# [Source material]
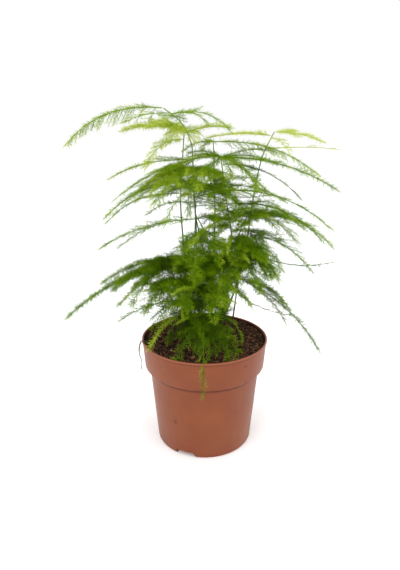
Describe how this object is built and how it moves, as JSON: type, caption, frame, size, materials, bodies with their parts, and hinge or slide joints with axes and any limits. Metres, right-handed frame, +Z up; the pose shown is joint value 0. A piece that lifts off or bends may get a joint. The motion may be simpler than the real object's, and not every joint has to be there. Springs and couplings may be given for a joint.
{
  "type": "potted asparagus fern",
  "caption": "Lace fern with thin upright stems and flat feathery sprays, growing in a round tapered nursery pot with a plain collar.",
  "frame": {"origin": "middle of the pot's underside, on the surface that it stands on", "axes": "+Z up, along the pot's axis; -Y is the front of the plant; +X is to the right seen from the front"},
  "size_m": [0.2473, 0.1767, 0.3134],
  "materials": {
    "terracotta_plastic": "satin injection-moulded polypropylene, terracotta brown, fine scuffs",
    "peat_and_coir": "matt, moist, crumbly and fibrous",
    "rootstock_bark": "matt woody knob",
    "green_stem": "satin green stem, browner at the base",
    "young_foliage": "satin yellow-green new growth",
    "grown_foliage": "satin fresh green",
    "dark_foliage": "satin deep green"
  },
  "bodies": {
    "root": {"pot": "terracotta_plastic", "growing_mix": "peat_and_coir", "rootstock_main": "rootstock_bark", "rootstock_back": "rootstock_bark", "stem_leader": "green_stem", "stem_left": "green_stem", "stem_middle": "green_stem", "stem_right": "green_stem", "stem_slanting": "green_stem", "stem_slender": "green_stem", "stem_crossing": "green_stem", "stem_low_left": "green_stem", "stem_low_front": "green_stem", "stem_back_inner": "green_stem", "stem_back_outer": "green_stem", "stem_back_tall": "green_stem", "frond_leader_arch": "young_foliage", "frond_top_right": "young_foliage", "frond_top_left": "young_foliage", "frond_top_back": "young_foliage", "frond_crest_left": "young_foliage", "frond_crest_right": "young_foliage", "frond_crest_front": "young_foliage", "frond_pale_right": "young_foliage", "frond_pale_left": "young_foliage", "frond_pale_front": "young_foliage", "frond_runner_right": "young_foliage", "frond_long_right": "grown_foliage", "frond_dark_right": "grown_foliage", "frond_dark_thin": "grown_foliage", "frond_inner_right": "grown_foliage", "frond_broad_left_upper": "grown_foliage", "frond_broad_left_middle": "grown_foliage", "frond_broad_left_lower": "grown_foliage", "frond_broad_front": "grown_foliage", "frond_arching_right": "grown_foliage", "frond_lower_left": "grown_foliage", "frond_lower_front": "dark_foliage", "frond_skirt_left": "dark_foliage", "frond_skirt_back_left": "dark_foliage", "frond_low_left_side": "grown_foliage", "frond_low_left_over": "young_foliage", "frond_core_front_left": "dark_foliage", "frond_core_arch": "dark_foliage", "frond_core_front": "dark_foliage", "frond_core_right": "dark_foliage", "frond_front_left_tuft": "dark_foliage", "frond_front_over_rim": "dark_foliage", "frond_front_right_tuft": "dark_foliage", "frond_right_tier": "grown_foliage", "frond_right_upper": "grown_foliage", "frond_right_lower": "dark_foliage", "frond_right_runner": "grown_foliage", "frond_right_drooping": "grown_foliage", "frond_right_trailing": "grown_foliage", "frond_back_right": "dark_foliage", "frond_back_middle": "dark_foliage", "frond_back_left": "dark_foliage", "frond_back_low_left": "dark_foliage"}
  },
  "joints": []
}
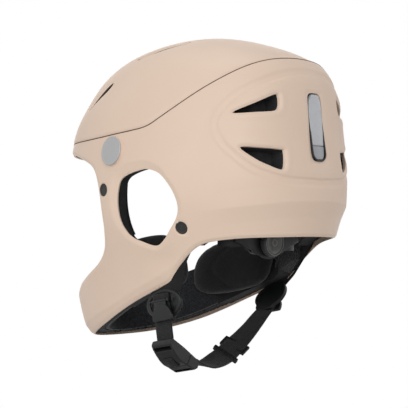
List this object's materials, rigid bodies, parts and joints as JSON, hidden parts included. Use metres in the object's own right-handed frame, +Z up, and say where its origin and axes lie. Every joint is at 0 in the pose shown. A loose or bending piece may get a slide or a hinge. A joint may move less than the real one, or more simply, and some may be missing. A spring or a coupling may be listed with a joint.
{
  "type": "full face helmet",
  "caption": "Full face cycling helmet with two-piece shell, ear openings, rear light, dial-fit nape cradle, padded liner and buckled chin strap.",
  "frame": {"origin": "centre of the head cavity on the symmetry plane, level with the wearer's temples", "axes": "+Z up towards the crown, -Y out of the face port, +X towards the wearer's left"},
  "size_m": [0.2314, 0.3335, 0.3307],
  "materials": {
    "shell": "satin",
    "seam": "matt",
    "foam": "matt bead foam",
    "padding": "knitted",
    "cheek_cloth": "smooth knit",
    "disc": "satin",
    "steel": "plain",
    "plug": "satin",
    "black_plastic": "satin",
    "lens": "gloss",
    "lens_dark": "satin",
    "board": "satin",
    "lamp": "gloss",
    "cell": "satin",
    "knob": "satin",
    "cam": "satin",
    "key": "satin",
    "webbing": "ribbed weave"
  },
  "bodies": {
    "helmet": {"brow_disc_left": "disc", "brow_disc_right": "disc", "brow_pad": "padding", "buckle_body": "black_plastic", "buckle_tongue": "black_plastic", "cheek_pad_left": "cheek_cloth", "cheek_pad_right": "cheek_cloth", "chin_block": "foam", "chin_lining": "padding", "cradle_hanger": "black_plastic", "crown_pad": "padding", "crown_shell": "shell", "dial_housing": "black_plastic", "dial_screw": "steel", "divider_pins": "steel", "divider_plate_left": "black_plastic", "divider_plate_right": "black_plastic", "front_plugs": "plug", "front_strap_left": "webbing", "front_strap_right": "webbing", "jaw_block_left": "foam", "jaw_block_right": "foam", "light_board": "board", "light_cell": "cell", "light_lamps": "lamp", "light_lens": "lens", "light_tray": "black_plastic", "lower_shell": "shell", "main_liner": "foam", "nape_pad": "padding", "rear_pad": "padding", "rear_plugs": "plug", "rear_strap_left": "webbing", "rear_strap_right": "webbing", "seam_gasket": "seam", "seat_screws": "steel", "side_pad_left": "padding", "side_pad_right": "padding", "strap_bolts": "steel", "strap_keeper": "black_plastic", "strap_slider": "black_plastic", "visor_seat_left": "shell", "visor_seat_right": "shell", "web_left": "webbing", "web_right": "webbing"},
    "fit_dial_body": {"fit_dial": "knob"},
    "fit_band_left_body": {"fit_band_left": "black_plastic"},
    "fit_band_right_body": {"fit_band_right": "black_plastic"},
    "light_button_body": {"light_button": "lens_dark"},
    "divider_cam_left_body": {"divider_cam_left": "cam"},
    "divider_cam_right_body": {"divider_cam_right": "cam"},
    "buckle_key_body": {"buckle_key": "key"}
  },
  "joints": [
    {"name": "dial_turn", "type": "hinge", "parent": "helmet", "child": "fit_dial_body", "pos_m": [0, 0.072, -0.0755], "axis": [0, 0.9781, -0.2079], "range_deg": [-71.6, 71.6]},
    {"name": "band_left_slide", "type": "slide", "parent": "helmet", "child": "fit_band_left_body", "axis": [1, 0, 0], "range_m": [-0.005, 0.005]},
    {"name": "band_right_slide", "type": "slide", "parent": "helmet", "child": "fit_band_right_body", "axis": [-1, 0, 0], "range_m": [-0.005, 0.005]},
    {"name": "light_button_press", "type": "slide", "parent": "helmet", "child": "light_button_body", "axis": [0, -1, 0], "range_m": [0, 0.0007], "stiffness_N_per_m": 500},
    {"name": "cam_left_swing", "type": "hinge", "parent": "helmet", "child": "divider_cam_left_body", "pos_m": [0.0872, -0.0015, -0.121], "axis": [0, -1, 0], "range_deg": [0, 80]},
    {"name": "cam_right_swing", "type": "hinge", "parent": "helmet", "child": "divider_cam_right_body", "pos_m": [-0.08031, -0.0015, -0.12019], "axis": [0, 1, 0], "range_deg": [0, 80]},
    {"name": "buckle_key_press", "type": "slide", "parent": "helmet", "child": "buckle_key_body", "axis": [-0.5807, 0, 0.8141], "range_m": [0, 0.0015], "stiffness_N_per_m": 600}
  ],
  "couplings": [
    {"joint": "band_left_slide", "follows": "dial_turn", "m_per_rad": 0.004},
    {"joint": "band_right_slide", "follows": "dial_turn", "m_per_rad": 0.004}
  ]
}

# [Task goal]
Quote all of the entries verbatim.

# [Task solution]
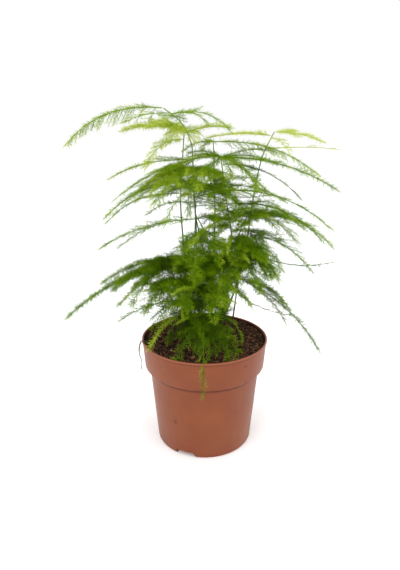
Describe how this object is built and how it moves, as JSON: type, caption, frame, size, materials, bodies with their parts, and hinge or slide joints with axes and any limits. Metres, right-handed frame, +Z up; the pose shown is joint value 0. A piece that lifts off or bends may get a joint. The motion may be simpler than the real object's, and not every joint has to be there. Springs and couplings may be given for a joint.
{
  "type": "potted asparagus fern",
  "caption": "Lace fern with thin upright stems and flat feathery sprays, growing in a round tapered nursery pot with a plain collar.",
  "frame": {"origin": "middle of the pot's underside, on the surface that it stands on", "axes": "+Z up, along the pot's axis; -Y is the front of the plant; +X is to the right seen from the front"},
  "size_m": [0.2473, 0.1767, 0.3134],
  "materials": {
    "terracotta_plastic": "satin injection-moulded polypropylene, terracotta brown, fine scuffs",
    "peat_and_coir": "matt, moist, crumbly and fibrous",
    "rootstock_bark": "matt woody knob",
    "green_stem": "satin green stem, browner at the base",
    "young_foliage": "satin yellow-green new growth",
    "grown_foliage": "satin fresh green",
    "dark_foliage": "satin deep green"
  },
  "bodies": {
    "root": {"pot": "terracotta_plastic", "growing_mix": "peat_and_coir", "rootstock_main": "rootstock_bark", "rootstock_back": "rootstock_bark", "stem_leader": "green_stem", "stem_left": "green_stem", "stem_middle": "green_stem", "stem_right": "green_stem", "stem_slanting": "green_stem", "stem_slender": "green_stem", "stem_crossing": "green_stem", "stem_low_left": "green_stem", "stem_low_front": "green_stem", "stem_back_inner": "green_stem", "stem_back_outer": "green_stem", "stem_back_tall": "green_stem", "frond_leader_arch": "young_foliage", "frond_top_right": "young_foliage", "frond_top_left": "young_foliage", "frond_top_back": "young_foliage", "frond_crest_left": "young_foliage", "frond_crest_right": "young_foliage", "frond_crest_front": "young_foliage", "frond_pale_right": "young_foliage", "frond_pale_left": "young_foliage", "frond_pale_front": "young_foliage", "frond_runner_right": "young_foliage", "frond_long_right": "grown_foliage", "frond_dark_right": "grown_foliage", "frond_dark_thin": "grown_foliage", "frond_inner_right": "grown_foliage", "frond_broad_left_upper": "grown_foliage", "frond_broad_left_middle": "grown_foliage", "frond_broad_left_lower": "grown_foliage", "frond_broad_front": "grown_foliage", "frond_arching_right": "grown_foliage", "frond_lower_left": "grown_foliage", "frond_lower_front": "dark_foliage", "frond_skirt_left": "dark_foliage", "frond_skirt_back_left": "dark_foliage", "frond_low_left_side": "grown_foliage", "frond_low_left_over": "young_foliage", "frond_core_front_left": "dark_foliage", "frond_core_arch": "dark_foliage", "frond_core_front": "dark_foliage", "frond_core_right": "dark_foliage", "frond_front_left_tuft": "dark_foliage", "frond_front_over_rim": "dark_foliage", "frond_front_right_tuft": "dark_foliage", "frond_right_tier": "grown_foliage", "frond_right_upper": "grown_foliage", "frond_right_lower": "dark_foliage", "frond_right_runner": "grown_foliage", "frond_right_drooping": "grown_foliage", "frond_right_trailing": "grown_foliage", "frond_back_right": "dark_foliage", "frond_back_middle": "dark_foliage", "frond_back_left": "dark_foliage", "frond_back_low_left": "dark_foliage"}
  },
  "joints": []
}
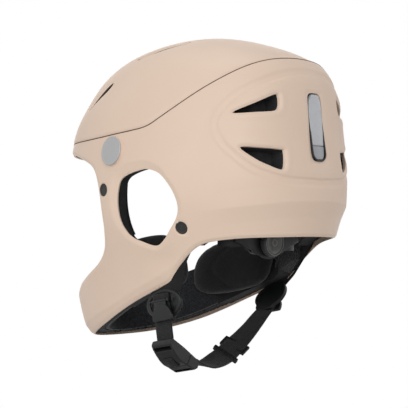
List this object's materials, rigid bodies, parts and joints as JSON, hidden parts included. Use metres in the object's own right-handed frame, +Z up, and say where its origin and axes lie. Every joint is at 0 in the pose shown. A loose or bending piece may get a slide or a hinge. A joint may move less than the real one, or more simply, and some may be missing. A spring or a coupling may be listed with a joint.
{
  "type": "full face helmet",
  "caption": "Full face cycling helmet with two-piece shell, ear openings, rear light, dial-fit nape cradle, padded liner and buckled chin strap.",
  "frame": {"origin": "centre of the head cavity on the symmetry plane, level with the wearer's temples", "axes": "+Z up towards the crown, -Y out of the face port, +X towards the wearer's left"},
  "size_m": [0.2314, 0.3335, 0.3307],
  "materials": {
    "shell": "satin",
    "seam": "matt",
    "foam": "matt bead foam",
    "padding": "knitted",
    "cheek_cloth": "smooth knit",
    "disc": "satin",
    "steel": "plain",
    "plug": "satin",
    "black_plastic": "satin",
    "lens": "gloss",
    "lens_dark": "satin",
    "board": "satin",
    "lamp": "gloss",
    "cell": "satin",
    "knob": "satin",
    "cam": "satin",
    "key": "satin",
    "webbing": "ribbed weave"
  },
  "bodies": {
    "helmet": {"brow_disc_left": "disc", "brow_disc_right": "disc", "brow_pad": "padding", "buckle_body": "black_plastic", "buckle_tongue": "black_plastic", "cheek_pad_left": "cheek_cloth", "cheek_pad_right": "cheek_cloth", "chin_block": "foam", "chin_lining": "padding", "cradle_hanger": "black_plastic", "crown_pad": "padding", "crown_shell": "shell", "dial_housing": "black_plastic", "dial_screw": "steel", "divider_pins": "steel", "divider_plate_left": "black_plastic", "divider_plate_right": "black_plastic", "front_plugs": "plug", "front_strap_left": "webbing", "front_strap_right": "webbing", "jaw_block_left": "foam", "jaw_block_right": "foam", "light_board": "board", "light_cell": "cell", "light_lamps": "lamp", "light_lens": "lens", "light_tray": "black_plastic", "lower_shell": "shell", "main_liner": "foam", "nape_pad": "padding", "rear_pad": "padding", "rear_plugs": "plug", "rear_strap_left": "webbing", "rear_strap_right": "webbing", "seam_gasket": "seam", "seat_screws": "steel", "side_pad_left": "padding", "side_pad_right": "padding", "strap_bolts": "steel", "strap_keeper": "black_plastic", "strap_slider": "black_plastic", "visor_seat_left": "shell", "visor_seat_right": "shell", "web_left": "webbing", "web_right": "webbing"},
    "fit_dial_body": {"fit_dial": "knob"},
    "fit_band_left_body": {"fit_band_left": "black_plastic"},
    "fit_band_right_body": {"fit_band_right": "black_plastic"},
    "light_button_body": {"light_button": "lens_dark"},
    "divider_cam_left_body": {"divider_cam_left": "cam"},
    "divider_cam_right_body": {"divider_cam_right": "cam"},
    "buckle_key_body": {"buckle_key": "key"}
  },
  "joints": [
    {"name": "dial_turn", "type": "hinge", "parent": "helmet", "child": "fit_dial_body", "pos_m": [0, 0.072, -0.0755], "axis": [0, 0.9781, -0.2079], "range_deg": [-71.6, 71.6]},
    {"name": "band_left_slide", "type": "slide", "parent": "helmet", "child": "fit_band_left_body", "axis": [1, 0, 0], "range_m": [-0.005, 0.005]},
    {"name": "band_right_slide", "type": "slide", "parent": "helmet", "child": "fit_band_right_body", "axis": [-1, 0, 0], "range_m": [-0.005, 0.005]},
    {"name": "light_button_press", "type": "slide", "parent": "helmet", "child": "light_button_body", "axis": [0, -1, 0], "range_m": [0, 0.0007], "stiffness_N_per_m": 500},
    {"name": "cam_left_swing", "type": "hinge", "parent": "helmet", "child": "divider_cam_left_body", "pos_m": [0.0872, -0.0015, -0.121], "axis": [0, -1, 0], "range_deg": [0, 80]},
    {"name": "cam_right_swing", "type": "hinge", "parent": "helmet", "child": "divider_cam_right_body", "pos_m": [-0.08031, -0.0015, -0.12019], "axis": [0, 1, 0], "range_deg": [0, 80]},
    {"name": "buckle_key_press", "type": "slide", "parent": "helmet", "child": "buckle_key_body", "axis": [-0.5807, 0, 0.8141], "range_m": [0, 0.0015], "stiffness_N_per_m": 600}
  ],
  "couplings": [
    {"joint": "band_left_slide", "follows": "dial_turn", "m_per_rad": 0.004},
    {"joint": "band_right_slide", "follows": "dial_turn", "m_per_rad": 0.004}
  ]
}